▶ ENTRIES:
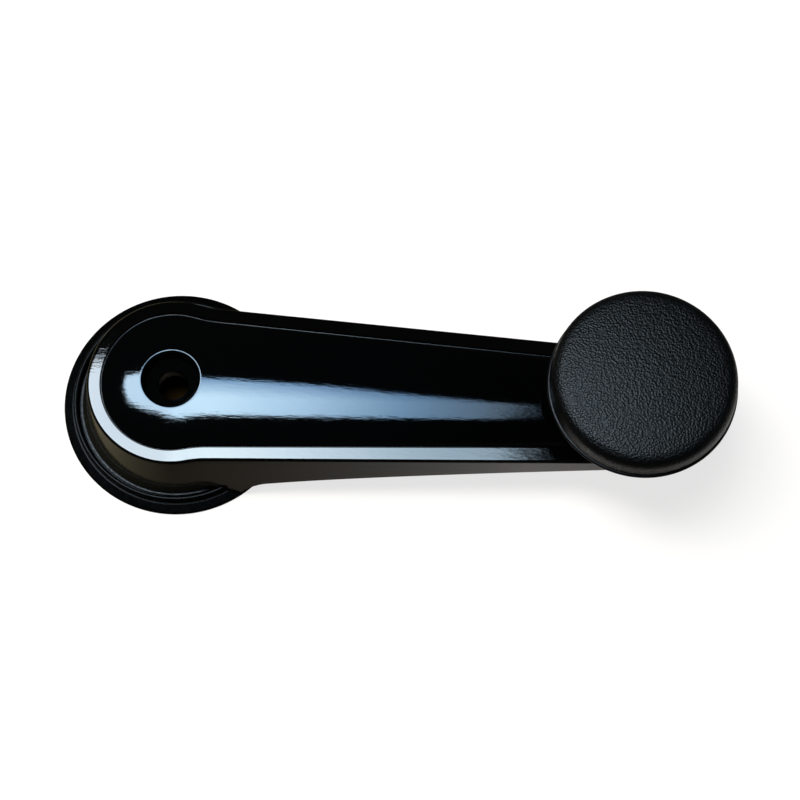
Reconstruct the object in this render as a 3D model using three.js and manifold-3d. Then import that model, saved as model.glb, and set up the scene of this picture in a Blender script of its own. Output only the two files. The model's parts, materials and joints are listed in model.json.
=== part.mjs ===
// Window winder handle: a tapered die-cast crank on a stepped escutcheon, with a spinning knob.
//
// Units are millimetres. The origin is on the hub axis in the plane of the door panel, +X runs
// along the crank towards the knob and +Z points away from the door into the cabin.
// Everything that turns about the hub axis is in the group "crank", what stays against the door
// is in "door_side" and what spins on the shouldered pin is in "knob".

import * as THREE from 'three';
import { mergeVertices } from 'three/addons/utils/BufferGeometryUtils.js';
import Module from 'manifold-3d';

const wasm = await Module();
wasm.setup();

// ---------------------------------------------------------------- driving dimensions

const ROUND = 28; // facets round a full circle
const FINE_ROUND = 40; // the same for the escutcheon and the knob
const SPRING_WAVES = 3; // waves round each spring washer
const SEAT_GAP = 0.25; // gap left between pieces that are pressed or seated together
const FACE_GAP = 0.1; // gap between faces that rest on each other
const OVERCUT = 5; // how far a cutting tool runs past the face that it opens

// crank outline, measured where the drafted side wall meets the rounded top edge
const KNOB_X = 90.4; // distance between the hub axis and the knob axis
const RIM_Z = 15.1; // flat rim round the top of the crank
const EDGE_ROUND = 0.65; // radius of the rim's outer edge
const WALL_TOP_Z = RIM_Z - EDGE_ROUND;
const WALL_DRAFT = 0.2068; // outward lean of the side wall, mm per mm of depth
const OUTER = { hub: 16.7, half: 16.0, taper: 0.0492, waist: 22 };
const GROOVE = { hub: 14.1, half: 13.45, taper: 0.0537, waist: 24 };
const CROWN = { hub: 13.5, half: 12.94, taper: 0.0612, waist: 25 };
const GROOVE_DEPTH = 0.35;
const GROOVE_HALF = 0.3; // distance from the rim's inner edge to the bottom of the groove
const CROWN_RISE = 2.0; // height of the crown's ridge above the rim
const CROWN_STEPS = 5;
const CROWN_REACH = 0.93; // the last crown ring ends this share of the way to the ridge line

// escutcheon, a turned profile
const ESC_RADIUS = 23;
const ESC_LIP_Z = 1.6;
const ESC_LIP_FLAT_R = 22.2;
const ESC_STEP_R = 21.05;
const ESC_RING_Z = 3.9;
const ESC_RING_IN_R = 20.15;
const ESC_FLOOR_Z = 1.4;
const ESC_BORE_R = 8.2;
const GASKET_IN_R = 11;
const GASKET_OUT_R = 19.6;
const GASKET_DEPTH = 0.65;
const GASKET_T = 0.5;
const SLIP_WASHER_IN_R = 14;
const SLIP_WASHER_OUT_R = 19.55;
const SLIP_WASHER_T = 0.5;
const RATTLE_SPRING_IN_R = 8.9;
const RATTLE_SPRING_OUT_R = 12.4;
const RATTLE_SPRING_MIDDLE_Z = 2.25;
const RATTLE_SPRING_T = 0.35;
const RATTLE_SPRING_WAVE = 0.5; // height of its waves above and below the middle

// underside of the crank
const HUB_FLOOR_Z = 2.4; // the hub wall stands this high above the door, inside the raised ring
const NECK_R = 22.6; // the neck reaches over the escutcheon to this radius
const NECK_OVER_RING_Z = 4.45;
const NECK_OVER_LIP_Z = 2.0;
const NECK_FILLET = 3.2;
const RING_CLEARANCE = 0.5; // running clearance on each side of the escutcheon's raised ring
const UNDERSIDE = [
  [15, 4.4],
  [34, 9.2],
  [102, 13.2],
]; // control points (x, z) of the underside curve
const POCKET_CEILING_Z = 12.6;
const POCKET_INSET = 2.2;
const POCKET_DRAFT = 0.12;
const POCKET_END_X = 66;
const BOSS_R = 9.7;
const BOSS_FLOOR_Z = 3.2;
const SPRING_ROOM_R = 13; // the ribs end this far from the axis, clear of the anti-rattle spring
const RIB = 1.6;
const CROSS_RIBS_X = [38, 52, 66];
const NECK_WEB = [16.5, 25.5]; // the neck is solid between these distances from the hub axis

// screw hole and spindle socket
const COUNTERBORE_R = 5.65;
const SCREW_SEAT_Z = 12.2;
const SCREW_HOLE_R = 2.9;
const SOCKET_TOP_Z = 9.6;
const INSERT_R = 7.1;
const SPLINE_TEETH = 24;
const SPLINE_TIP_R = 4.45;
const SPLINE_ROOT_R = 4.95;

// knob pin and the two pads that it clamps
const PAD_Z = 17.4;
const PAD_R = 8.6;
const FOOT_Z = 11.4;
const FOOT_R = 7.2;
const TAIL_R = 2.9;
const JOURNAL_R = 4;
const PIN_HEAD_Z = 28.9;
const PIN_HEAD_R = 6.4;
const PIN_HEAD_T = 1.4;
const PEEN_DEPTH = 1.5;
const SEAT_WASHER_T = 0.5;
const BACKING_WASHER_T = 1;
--
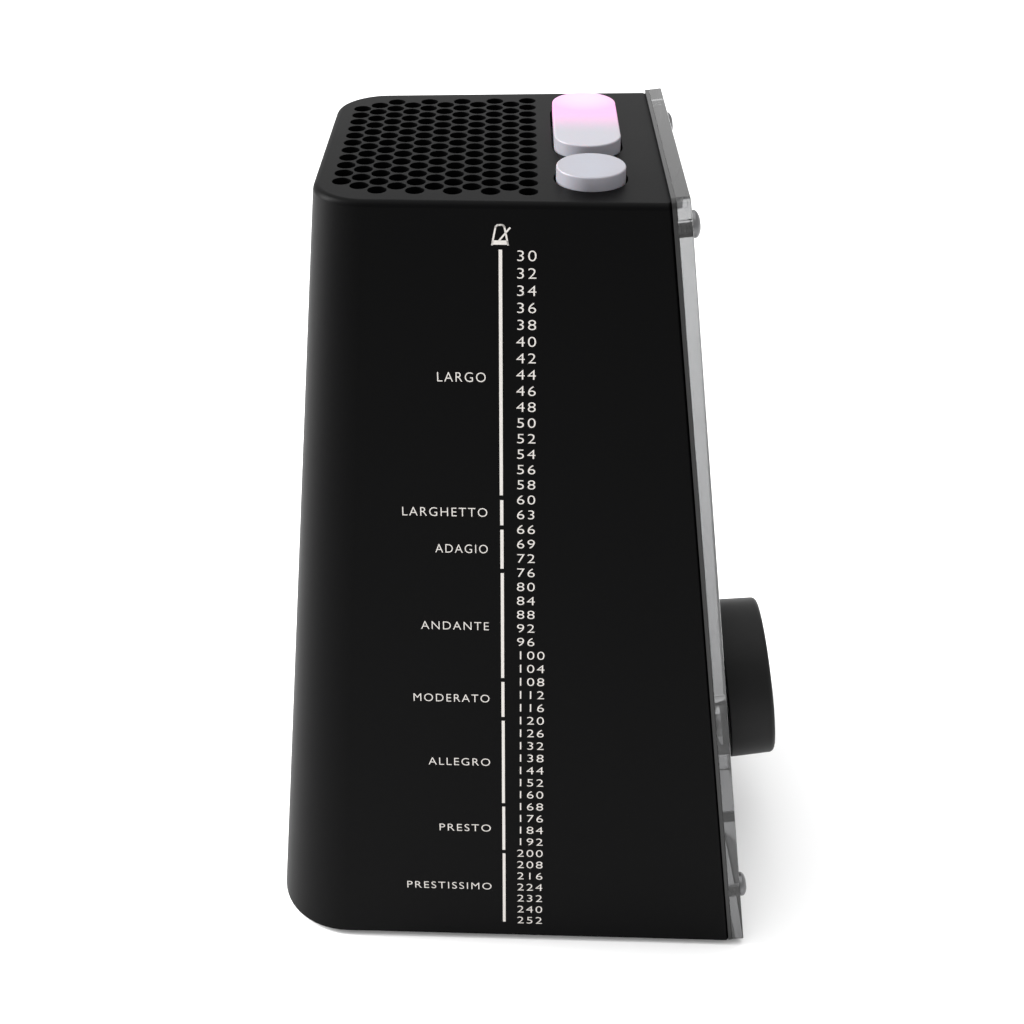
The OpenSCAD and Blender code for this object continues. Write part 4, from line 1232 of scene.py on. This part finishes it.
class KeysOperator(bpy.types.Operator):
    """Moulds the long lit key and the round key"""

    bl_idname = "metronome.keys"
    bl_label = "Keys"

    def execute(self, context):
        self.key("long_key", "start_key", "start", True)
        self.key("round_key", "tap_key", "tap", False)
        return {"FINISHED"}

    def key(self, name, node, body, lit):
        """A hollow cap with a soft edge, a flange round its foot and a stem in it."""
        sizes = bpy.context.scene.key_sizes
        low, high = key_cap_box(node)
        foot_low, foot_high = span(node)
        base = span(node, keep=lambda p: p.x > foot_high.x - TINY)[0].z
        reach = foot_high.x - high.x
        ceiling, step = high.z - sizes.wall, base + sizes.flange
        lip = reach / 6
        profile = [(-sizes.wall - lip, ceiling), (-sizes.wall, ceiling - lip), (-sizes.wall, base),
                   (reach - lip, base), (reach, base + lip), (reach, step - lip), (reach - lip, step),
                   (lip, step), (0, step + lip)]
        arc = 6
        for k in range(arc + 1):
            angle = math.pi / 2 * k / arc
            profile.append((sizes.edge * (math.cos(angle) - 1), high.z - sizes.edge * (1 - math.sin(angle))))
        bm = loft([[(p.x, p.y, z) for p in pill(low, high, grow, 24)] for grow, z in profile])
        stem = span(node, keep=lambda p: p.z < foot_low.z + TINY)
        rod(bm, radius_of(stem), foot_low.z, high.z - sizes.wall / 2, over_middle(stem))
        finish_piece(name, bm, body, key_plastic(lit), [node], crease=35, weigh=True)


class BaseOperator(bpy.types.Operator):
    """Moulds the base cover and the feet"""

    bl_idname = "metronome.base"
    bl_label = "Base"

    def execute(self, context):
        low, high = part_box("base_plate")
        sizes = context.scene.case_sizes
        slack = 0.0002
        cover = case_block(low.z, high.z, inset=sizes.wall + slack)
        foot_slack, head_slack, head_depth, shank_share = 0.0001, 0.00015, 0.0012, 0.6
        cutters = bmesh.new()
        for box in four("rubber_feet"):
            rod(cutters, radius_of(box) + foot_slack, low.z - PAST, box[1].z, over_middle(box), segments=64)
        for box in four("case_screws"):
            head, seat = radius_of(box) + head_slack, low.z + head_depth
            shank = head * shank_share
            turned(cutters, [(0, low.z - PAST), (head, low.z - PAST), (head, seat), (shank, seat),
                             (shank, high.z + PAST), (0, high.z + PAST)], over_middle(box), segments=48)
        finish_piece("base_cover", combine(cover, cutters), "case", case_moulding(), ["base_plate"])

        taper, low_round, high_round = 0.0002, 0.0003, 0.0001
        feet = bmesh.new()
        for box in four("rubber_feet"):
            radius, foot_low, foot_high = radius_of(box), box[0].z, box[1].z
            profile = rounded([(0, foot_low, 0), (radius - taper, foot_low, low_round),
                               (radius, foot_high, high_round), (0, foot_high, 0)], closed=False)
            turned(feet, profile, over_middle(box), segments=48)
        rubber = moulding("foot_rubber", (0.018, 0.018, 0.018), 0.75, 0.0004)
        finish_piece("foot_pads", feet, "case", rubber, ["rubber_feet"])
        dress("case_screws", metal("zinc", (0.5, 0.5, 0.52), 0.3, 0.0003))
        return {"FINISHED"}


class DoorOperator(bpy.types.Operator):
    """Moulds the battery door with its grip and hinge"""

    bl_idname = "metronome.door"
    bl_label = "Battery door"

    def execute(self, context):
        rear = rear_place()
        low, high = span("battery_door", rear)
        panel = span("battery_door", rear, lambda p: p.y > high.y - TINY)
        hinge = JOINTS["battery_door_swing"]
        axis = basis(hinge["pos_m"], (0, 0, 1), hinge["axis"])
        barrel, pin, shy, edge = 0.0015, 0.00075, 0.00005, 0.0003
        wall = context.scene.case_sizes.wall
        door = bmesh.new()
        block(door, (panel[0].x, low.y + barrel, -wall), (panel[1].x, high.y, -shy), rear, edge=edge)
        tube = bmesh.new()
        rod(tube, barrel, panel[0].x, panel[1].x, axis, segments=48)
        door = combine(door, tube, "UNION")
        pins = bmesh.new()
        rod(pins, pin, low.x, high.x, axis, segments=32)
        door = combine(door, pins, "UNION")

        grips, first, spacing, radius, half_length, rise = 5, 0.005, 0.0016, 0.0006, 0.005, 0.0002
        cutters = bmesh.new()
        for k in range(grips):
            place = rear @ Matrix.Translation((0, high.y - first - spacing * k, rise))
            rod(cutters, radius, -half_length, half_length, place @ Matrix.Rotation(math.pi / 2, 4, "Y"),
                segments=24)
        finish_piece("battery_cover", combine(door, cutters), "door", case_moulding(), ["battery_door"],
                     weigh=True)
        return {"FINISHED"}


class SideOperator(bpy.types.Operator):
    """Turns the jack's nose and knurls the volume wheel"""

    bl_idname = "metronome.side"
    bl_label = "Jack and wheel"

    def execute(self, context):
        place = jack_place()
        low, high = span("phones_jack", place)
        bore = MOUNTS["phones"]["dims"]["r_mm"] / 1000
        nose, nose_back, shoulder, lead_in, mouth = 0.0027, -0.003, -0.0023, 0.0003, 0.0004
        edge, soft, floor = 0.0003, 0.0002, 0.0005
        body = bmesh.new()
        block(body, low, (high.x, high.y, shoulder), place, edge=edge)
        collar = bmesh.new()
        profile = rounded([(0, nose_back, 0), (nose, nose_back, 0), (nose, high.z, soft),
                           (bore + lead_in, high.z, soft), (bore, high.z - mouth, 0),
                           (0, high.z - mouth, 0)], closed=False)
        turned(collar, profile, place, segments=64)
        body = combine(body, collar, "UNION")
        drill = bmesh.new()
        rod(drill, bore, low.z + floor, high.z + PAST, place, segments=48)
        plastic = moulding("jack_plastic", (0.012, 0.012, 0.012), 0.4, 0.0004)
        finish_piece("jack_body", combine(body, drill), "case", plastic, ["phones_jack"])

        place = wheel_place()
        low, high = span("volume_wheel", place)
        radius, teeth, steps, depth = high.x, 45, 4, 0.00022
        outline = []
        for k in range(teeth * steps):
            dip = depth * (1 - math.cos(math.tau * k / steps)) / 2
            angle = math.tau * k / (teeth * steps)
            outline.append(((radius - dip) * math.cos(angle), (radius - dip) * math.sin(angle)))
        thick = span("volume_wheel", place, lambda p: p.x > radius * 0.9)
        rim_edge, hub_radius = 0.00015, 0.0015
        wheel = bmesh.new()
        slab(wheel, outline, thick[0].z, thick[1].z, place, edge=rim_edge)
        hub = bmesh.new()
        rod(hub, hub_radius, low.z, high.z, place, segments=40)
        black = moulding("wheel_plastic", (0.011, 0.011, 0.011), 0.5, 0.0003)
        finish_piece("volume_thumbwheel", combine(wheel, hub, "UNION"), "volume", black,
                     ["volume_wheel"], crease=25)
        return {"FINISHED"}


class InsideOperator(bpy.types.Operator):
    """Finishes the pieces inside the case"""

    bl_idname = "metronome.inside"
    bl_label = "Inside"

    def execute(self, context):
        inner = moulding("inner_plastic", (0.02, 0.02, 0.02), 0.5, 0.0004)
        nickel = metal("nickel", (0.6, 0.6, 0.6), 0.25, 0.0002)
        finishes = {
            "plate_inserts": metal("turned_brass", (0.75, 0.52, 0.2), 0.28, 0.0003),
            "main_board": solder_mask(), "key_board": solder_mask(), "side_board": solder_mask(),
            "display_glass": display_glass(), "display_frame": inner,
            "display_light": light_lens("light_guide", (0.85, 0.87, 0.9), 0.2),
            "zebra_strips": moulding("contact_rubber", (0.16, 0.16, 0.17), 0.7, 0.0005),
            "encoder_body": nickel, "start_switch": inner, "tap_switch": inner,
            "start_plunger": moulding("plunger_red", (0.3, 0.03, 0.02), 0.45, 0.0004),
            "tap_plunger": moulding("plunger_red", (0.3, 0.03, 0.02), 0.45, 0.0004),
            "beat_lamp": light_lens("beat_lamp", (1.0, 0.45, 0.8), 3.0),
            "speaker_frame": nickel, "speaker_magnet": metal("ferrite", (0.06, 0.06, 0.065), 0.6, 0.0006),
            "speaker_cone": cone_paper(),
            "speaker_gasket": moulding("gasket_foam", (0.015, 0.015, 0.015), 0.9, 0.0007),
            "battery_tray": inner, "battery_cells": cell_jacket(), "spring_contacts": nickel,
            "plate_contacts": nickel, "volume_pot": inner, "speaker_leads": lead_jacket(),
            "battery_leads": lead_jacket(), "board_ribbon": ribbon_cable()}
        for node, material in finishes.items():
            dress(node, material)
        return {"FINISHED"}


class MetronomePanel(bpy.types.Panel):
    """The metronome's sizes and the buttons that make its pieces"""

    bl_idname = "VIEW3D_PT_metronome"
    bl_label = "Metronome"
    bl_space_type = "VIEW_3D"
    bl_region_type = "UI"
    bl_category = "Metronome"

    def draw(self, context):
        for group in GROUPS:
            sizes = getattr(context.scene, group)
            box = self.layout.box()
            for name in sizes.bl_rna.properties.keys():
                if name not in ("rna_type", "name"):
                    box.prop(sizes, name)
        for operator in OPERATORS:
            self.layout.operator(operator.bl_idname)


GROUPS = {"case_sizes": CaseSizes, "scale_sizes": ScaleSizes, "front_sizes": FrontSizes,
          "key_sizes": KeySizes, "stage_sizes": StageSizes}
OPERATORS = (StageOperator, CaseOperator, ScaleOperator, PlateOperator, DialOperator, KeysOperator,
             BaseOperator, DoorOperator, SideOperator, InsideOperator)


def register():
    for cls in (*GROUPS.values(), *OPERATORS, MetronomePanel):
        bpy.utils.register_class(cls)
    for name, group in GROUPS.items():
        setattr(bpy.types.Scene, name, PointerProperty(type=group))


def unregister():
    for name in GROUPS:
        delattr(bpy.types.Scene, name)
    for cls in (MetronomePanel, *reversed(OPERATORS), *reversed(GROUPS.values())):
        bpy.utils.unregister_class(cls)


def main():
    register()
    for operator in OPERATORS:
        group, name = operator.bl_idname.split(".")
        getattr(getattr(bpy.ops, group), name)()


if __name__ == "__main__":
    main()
--
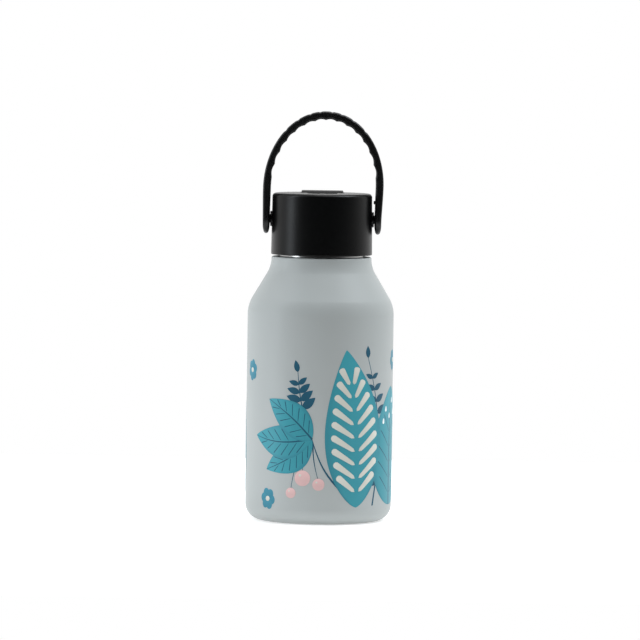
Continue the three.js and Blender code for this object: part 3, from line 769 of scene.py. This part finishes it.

▶ WHAT IS ASKED:
Collect each line containing the string "that".

▶ EXERCISE RESPONSE:
Reconstruct the object in this render as a 3D model using three.js and manifold-3d. Then import that model, saved as model.glb, and set up the scene of this picture in a Blender script of its own. Output only the two files. The model's parts, materials and joints are listed in model.json.
// Everything that turns about the hub axis is in the group "crank", what stays against the door
const SEAT_GAP = 0.25; // gap left between pieces that are pressed or seated together
const FACE_GAP = 0.1; // gap between faces that rest on each other
const OVERCUT = 5; // how far a cutting tool runs past the face that it opens
// knob pin and the two pads that it clamps
    """The metronome's sizes and the buttons that make its pieces"""